I have been reading many accounts of drug experiences for the past couple of days. I am at the start of my MS journey - diagnosed in Feb and just had a second MRI to see where I’m at with lesions etc. My neurologist talked about drug options last time I saw him and I am waiting for an appointment with the MS nurse to discuss further.
At the moment, I am luckily experiencing mild symptoms - fatigue, the odd pins and needles - I have worked really hard since my diagnosis to improve my strength, mental wellbeing, diet, vitamin intake etc which has helped. I know that a lot of the drugs (and the ones my dr. mentioned) have side effects - and I am conscious that I am am trying not to fill my body with junk when actually, would i just be doing this by taking lots of drugs?
Are the side effects going to be worse than my current symptoms?
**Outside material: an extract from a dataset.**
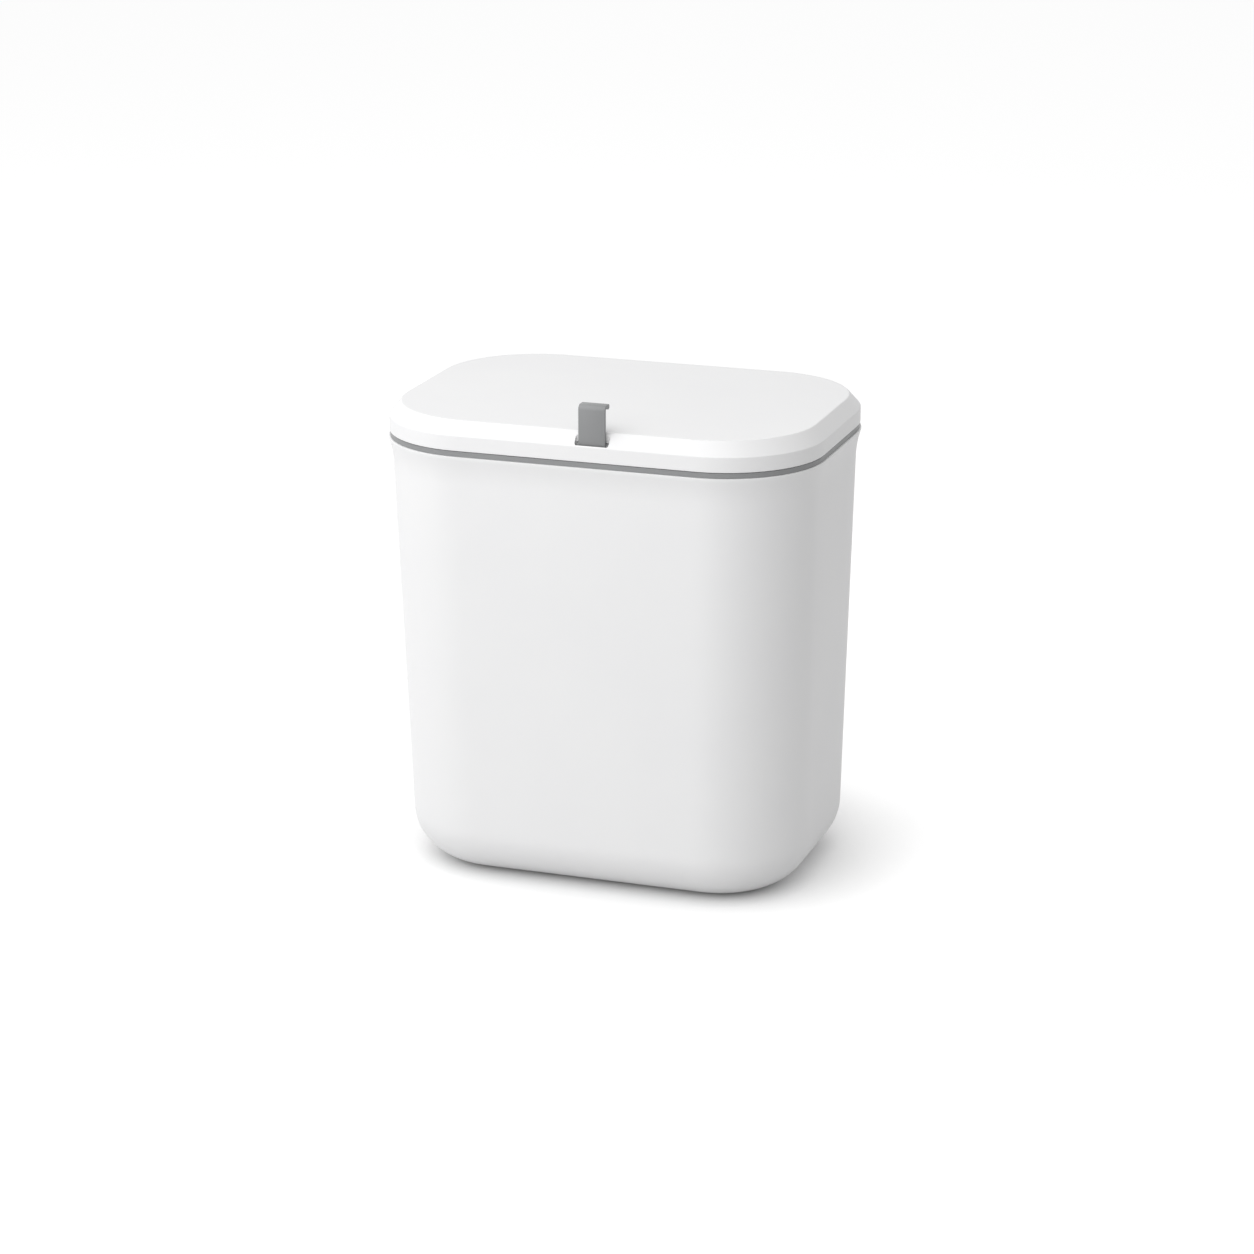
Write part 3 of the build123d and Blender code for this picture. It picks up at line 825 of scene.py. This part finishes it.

Are the drugs going to help me in the long term - if I dont take them now, will I be kicking myself in the future for not starting them as soon as possible?
I’m not expecting answers - just needed to vent a bit as although I have told some people, no one ever asks me how i’m doing, and I sort of feel like no one really cares, understands or actually wants to make the effort to understand which is frustrating adn hurtful and even when I try and explain, I get the impression that I’m not really being listened to.
Anyway, sorry for a moan on a Wednesday eve - complete self confidence meltdown and feeling a bit lonley!